The pair waited but the man never came. Instead, a mini bus arrived and seven SAA soldiers emerged. Realizing they had been betrayed, Sultan’s comrade fled, leaving Sultan face-to-face with the enemy combatants. Time slowed down as Sultan was overcome by melancholy. As he stared at his foes a thought crept into his conscious: “Am I going to die here, in this place?” Despite being filled with fear at the notion of an unavoidable demise Sultan felt no regrets. Both sides opened fire.
Sultan took down two of the soldiers before his luck ran out. Three exploding bullets crashed into his right leg, just under the knee in the upper shin area. As the bullets penetrated his leg the fear vanished, he says.
“Before you are shot you feel fear but when you are shot the fear goes because you know death is coming.” But Sultan wasn’t prepared to die. He crawled 100 meters to safety behind the corner of a nearby building and continued returning fire. Here, a local woman found him and pulled him a further 150 meters away from the fighting. For 45 minutes, Sultan waited until FSA forces arrived to take him to a field hospital.
The Syrian Civil War has dragged on since March 2011 pitting opposition forces against the Assad regime. The war has grown in intensity in the past year, as packs of foreign fighters have entered the fray on both sides, twisting the conflict into a brutal sectarian affair. Despite peace talks in Geneva planned for January 22 there are few who believe the war is nearing its conclusion. While exact figures are hard to find, most estimates put the dead in Syria at over 120,000, a figure that will only be added to as neither the opposition nor the regime appear ready to concede. As the war continues to destroy proud cities and claim heavy casualty counts, Sultan and other wounded opposition fighters are rehabilitating in hopes that they regain enough mobility to return to the battlefield.
“As soon as they recover everyone wants to go back and fight,” said Abu Yara, a 19-year-old who was shot through the left shoulder by a sniper and was told by his fellow soldiers that he would “definitely die”. He had an emergency operation and rested at home for a month before going north to Turkey, selling his rifle and motorbike, and buying a ticket from Antakya to Istanbul and then on to Amman.

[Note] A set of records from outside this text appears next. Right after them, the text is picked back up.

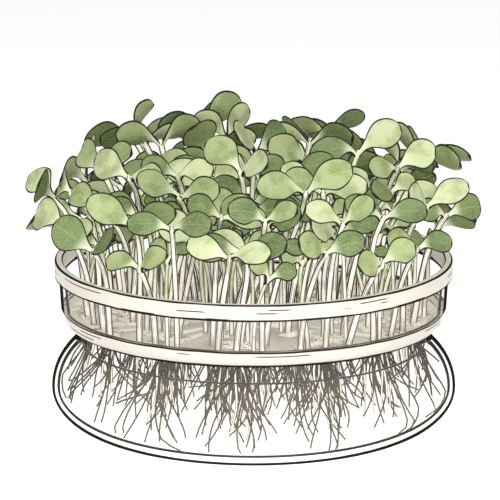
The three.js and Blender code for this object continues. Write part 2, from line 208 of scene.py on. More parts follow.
# Fine dark roots
ROOTLETS_IN_CLUSTER = 12
ROOTLET_ROWS = 14
ROOTLET_SIDES = 5
ROOTLET_HEADING_RANGE = 4.4
ROOTLET_LOWEST_Z = (4.5, 26)
ROOTLET_LENGTH_POWER = 1.3
OUTER_ROOTLET_LIFT = 2
ROOTLET_START = 0.8
ROOTLET_REACH = (2, 15)
OUTER_ROOTLET_REACH = 4
ROOTLET_REACH_POWER = 1.4
ROOTLET_CURL = (-1.6, 1.6)
ROOTLET_SWAY = 2.8
ROOTLET_WAVES = 5.5
ROOTLET_TIP_R = 0.3
ROOTLET_TAPER = 0.12

# Felt mesh
FELT_RINGS = 7
FELT_SIDES = 28
FELT_FILL = 0.9
FELT_TOP_SHARE = 0.12
FELT_ROUNDING = 0.6
FELT_EVEN_SHARE = 0.85
FIBRES_IN_FELT = 26
FIBRE_AREA = 0.85
FIBRE_POINTS = 8
FIBRE_SIDES = 5
FIBRE_R = 0.13
FIBRE_LENGTH = 3.4
FIBRE_BEND_RANGE = 5
FIBRE_Z = 1.28
FIBRE_ARCH = 0.45
FIBRE_TONE = (0.15, 0.65)

# Turned meshes
ROUND_SIDES = 192
LOWER_SIDE_STEPS = 16
UPPER_SIDE_STEPS = 14
LIP_STEPS = 8
LIP_RISE = 0.9
CORNER_STEPS = 4
CORNER_LIMIT = 0.4
BAND_CURVE_SHARE = 0.35
BAND_INSET = 1
BAND_OVERLAP = 0.4
BAND_ROUNDING = 1.6
WALL_ROUNDING = 0.8
FLOOR_CORNER = 6
HOLE_SEGMENTS = 24
HOLE_CUT_DEPTH = 5
SURFACE_DROP = 0.55
# How far inwards from the glass a point of the water's surface is, and how high over WATER_Z
MENISCUS = ((0, 0), (0.25, 0.25), (0.8, -0.25), (1.8, -0.5), (4, -SURFACE_DROP))

# Lines drawn on the tray: a height, with the line's width or with the offset of its dashes
TRAY_TOP_EDGE = (RIM_TOP_Z - 0.1, 0.9)
TRAY_EDGES = ((RIM_BOTTOM_Z + 0.4, 0.9), (BAND_TOP_Z - 0.3, 0.9), (TRAY_FOOT_Z + 0.7, 1.8))
TRAY_DASHES = ((RIM_TOP_Z - 1.9, 1.0), (RIM_TOP_Z - 3.2, 2.0), (RIM_BOTTOM_Z + 0.9, 3.0),
               (BAND_TOP_Z - 1.9, 4.0), (BAND_TOP_Z - 3.6, 5.0))
TRAY_DASH_WIDTH = 0.4
# In which range of Facing the wall's edge turns dark: painted shade where the wall is seen edge on
PAINTED_WALL_EDGE = (0.8, 0.86)

# In which range of Facing the bowl's edge turns dark, which begins later on an underside: painted shade
# where the glass is seen edge on
PAINTED_GLASS_EDGE = (0.805, 0.83)
UNDERSIDE_SHIFT = 0.08
# Heights between which the inner face's dark edge ends, so that the bowl's floor stays clear
INNER_LOW_Z = (15, 13)
# A dashed line near the bowl's foot, and the line where the water meets the glass
FOOT_DASH = (1.6, 7.0)
FOOT_DASH_WIDTH = 0.35
WATER_LINE = (WATER_Z - 0.1, 0.5)

# How opaque a clear piece is, and how much a cloudy spot adds
RIM_ALPHA = 0.9
WALL_ALPHA = 0.06
TRAY_CLOUD = 0.06
GLASS_ALPHA = 0.02
GLASS_CLOUD = 0.03
WATER_ALPHA = 0.03
WATER_CLOUD = 0.03

SEED = 4217
SEED_STEP = 7919
WORD = 0xFFFFFFFF
UP = np.array([0.0, 0.0, 1.0])


def draws_from(seed):
    """A function that gives numbers from 0 to 1, which depend on the seed alone."""
    state = seed & WORD

    def draw():
        nonlocal state
        state = (state + 0x6D2B79F5) & WORD
        mixed = ((state ^ (state >> 15)) * (state | 1)) & WORD
        mixed ^= (mixed + (((mixed ^ (mixed >> 7)) * (mixed | 61)) & WORD)) & WORD
        return ((mixed ^ (mixed >> 14)) & WORD) / 4294967296

    return draw


def between(low, high, share):
    return low + (high - low) * share


def within(limits, share):
    return between(limits[0], limits[1], share)


def polar(angle, radius, height=0.0):
    return np.array([radius * math.cos(angle), radius * math.sin(angle), height])


def unit(vector):
    return vector / math.sqrt(float(vector @ vector))


def bezier(points, share):
    """A point of a cubic curve, or one row of points for an array of shares."""
    t = np.asarray(share, float)[..., None]
    a, b, c, d = points
    return (1 - t) ** 3 * a + 3 * (1 - t) ** 2 * t * b + 3 * (1 - t) * t**2 * c + t**3 * d


def leaf_shape(share):
    """Half of a seed leaf's width at a share of its length, as a share of its greatest half width."""
    if share < LEAF_WIDEST:
        return math.cos((math.pi / 2) * (LEAF_WIDEST - share) / LEAF_WIDEST) ** 2
    return math.sqrt(max(0.0, 1 - ((share - LEAF_WIDEST) / (1 - LEAF_WIDEST)) ** 2))


def leaf_middle(leaf, share):
    rise = leaf["lift"] * share - leaf["droop"] * share * share
    arch = leaf["bend"] * share * (1 - share)
    way = leaf["out"] * share + leaf["aside"] * arch + leaf["face"] * rise
    return leaf["root"] + way * leaf["length"]


def leaf_aside(leaf, share):
    return unit(leaf["aside"] - leaf["out"] * (leaf["bend"] * (1 - 2 * share)))


def leaf_face(leaf, share):
    slope = leaf["lift"] - 2 * leaf["droop"] * share
    return unit(leaf["face"] - leaf["out"] * slope)


def cluster_places():
    places = []
    for ring, count in enumerate(CLUSTERS_IN_RING):
        for index in range(count):
            places.append({
                "ring": ring,
                "angle": ring * RING_TURN + (index / count) * 2 * math.pi,
                "radius": ring * RING_SPACING,
                "seed": SEED + len(places) * SEED_STEP,
                "number": len(places) + 1,
            })
    return places


def beside(place, distance):
    """A way across a cluster, at right angles to the way out from the axis."""
    return polar(place["angle"] + math.pi / 2, distance)


def gaze_angle(tip_angle, outer):
    """The way a pair of leaves is turned: to the front or the back, and more outwards at the sides."""
    open_side = -math.pi / 2 if math.sin(tip_angle) < 0 else math.pi / 2
    off = math.atan2(math.sin(tip_angle - open_side), math.cos(tip_angle - open_side))
    return open_side + off * SIDE_TURN * outer


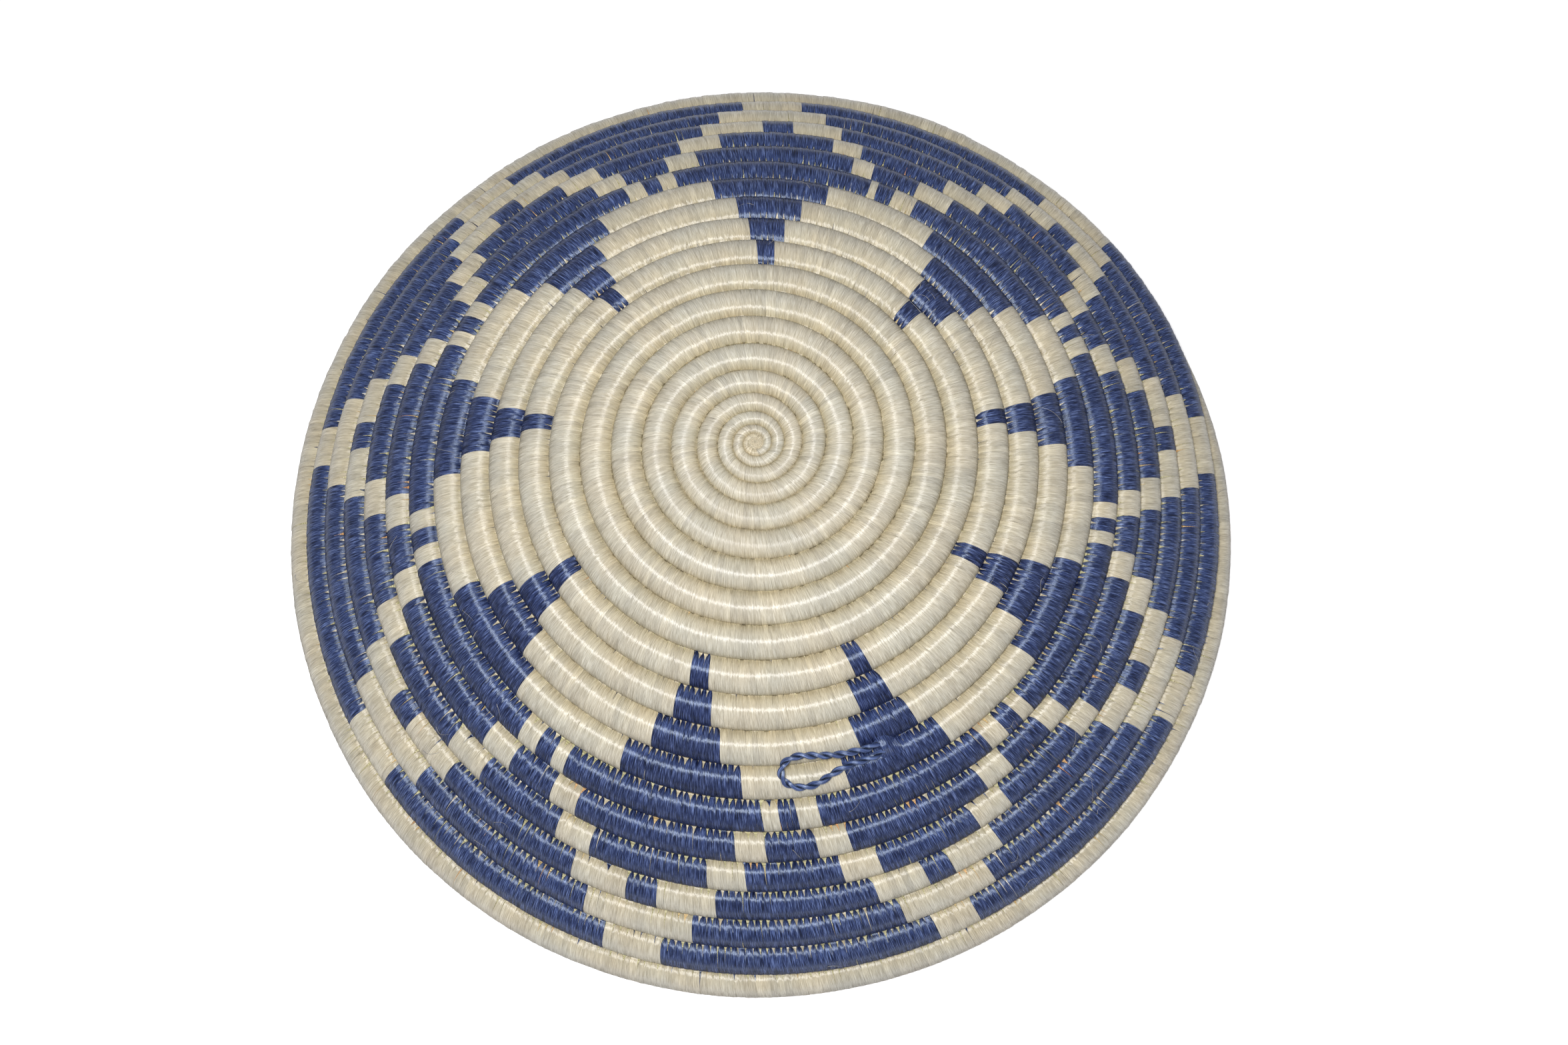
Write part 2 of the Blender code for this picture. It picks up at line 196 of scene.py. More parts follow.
# The six columns of one stitch: their places in the thread map, and how much painted shade they
# take near the gaps between stitches. The stitches' own tones spread round the middle tone.
COLUMN_PLACES = (0.0, 0.05, 0.08, 0.5, 0.92, 0.95)
COLUMN_GAP_SHADE = (1.0, 1.0, 0.8, 0.0, 0.8, 1.0)
COLUMNS = len(COLUMN_PLACES)
ROW_MAP_STEP_MM = 977.0
MIDDLE_TONE = 0.5
TONE_SPREAD = 0.22

# How open the stitches are in each part of the coil: (last row, cream, blue)
OPENNESS = [(8, 0.02, 0.3), (12, 0.06, 0.50), (18, 0.55, 0.95), (19, 0.62, 0.9)]
OPENNESS_SPREAD = 0.32
SPREAD_WHEN_TIGHT = 0.15
MOST_OPEN = 1.25
# From this row on some stitches close up: few at the looser side, at -Y, and most behind
LOOSE_FROM_ROW = 13
CLOSED_AT_LOOSER_SIDE = 0.12
CLOSED_BEHIND = 0.50
CLOSED_GROWTH = 0.7
CLOSED_SHARE = 0.30
# Now and then a slit runs far up the row, over these lines
SLIT_CHANCE = 0.08
SLIT_LINES = (3, 4, 5, 6, 7, 8)
SLIT_SHARES = (0.55, 0.68, 0.78, 0.85, 0.89, 0.92)
# How often the slit between two stitches shows a carried thread instead of grass
CARRIED_UNDER_BLUE = [(8, 0.0), (12, 0.9), (19, 0.35)]
CARRIED_UNDER_CREAM = [(8, 0.0), (12, 0.35), (19, 0.12)]

# The pattern: nine points like a star's, and between them blocks that meet at the rim. The
# points' azimuths drift a little from the upper rows to the lower ones. For each row,
# counted from the rim, how far the blue reaches round a point, and then how far it reaches
# round the place midway between two points, in degrees.
POINTS_OF_UPPER_ROWS = (131.0, 175.4, 219.9, 260.2, 301.7, 344.7, 382.8, 421.3, 456.6, 491.0)
POINTS_OF_LOWER_ROWS = (131.0, 175.2, 218.7, 259.3, 300.3, 342.3, 382.6, 421.0, 456.1, 491.0)
LOWEST_UPPER_ROW = 8
BLUE_REACH_DEG = {
    11: (2.1, 0.0),
    10: (3.75, 0.0),
    9: (6.2, 0.0),
    8: (10.1, 0.0),
    7: (15.9, 1.5),
    6: (11.8, 3.8),
    5: (8.1, 6.8),
    4: (2.05, 10.7),
    3: (0.0, 13.5),
    2: (0.0, 17.0),
}
POINT_WIDTHS = (1.10, 1.12, 1.03, 0.95, 1.03, 1.05, 0.92, 0.93, 0.83, 0.88)
BETWEEN_WIDTHS = (1.06, 1.0, 1.0, 1.0, 1.0, 1.0, 1.0, 0.78, 0.78)
BETWEEN_SHIFTS_DEG = (1.2, 0.5, 0.8, -0.5, 0.5, 0.6, 0.4, 0.6, 0.0)
# At the coil's end the last point of the upper rows begins early, and two lower rows start
# with the rest of a block
EARLY_DEG = 4.7
START_BLOCK_ENDS = {4: 137.8, 3: 132.0}
BLOCK_SEARCH_STEPS = 3600

UP = np.array([0.0, 0.0, 1.0])
rng = np.random.default_rng(7)


def smooth_step(value):
    """Ease from 0 to 1 as value goes from 0 to 1."""
    value = np.clip(value, 0.0, 1.0)
    return value * value * (3.0 - 2.0 * value)


def slope_at(arc):
    """Angle of the wall below level, in radians."""
    past_base = np.clip(arc - FLAT_BASE_ARC, 0.0, None) / (SLOPE_END_ARC - FLAT_BASE_ARC)
    return math.radians(RIM_SLOPE_DEG) * past_base**SLOPE_POWER


profile_slopes = slope_at((np.arange(PROFILE_STEPS) + 0.5) * PROFILE_STEP)
PROFILE_ARC = np.arange(PROFILE_STEPS + 1) * PROFILE_STEP
PROFILE_RADIUS = np.concatenate([[0.0], np.cumsum(np.cos(profile_slopes)) * PROFILE_STEP])
PROFILE_DROP = np.concatenate([[0.0], np.cumsum(np.sin(profile_slopes)) * PROFILE_STEP])


def outward_at(azimuth):
    """Level unit vectors from the middle of the basket outwards."""
    return np.stack([np.sin(azimuth), -np.cos(azimuth), np.zeros_like(azimuth)], axis=-1)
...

Sultan and Abu Yara now reside in a hotel and are treated at a hospital in the northern Jordanian governorate Mafraq where wounded Free Syrian Army fighters receive free accommodation and physical therapy paid for by private donors from Gulf countries and various NGOs. The hospital is currently hosting around 60 wounded or disabled fighters and is staffed by three doctors and four nurses. The hospital is not publicized but is known by fighters simply by word of mouth. Jordanian authorities are aware of the hospital.
Sitting on a bench in a public area in Jordan’s capital Amman, Sultan now needs a crutch to walk. The inside of his right knee is indented by a large crater and he has three metal rods sticking out of his right leg, with a further three scars where the rods were previously inserted. While his black, slicked-back hair shows tips of gray beginning to creep in, a possible sign of the constant pressure of living through war that is stealing the remainder of his youth, his piercing green eyes constantly squint as his round face breaks into laughter. As he puffs a cigarette, he speaks of an unflinching itch to return to the battlefield.
“Once you fight you want to fight again, you get used to it,” he said. “When the fear breaks you don’t care anymore.”
Despite his desire to get back to fighting, Sultan realizes there are obstacles in his and his comrades’ paths.
“Seventy percent of the hospital’s wounded are disabled and even if I recover I won’t ever be 100 percent like before,” he said. Pictures of his initial x-rays show a large portion of his shinbone completely missing after being shattered into tiny pieces by the exploding shells. He had to have marrow removed from his hip and placed into his shin so the bone could properly regenerate.
A day later, Sultan posted a photo on Facebook featuring himself, Abu Yara and five other former opposition fighters. In the photo, one man is on crutches and another holds up a peace sign with his right hand as his left one is bandaged. The caption to the photo reads: ‘We will return to our country. Being hit will not stop us from continuing on our path.’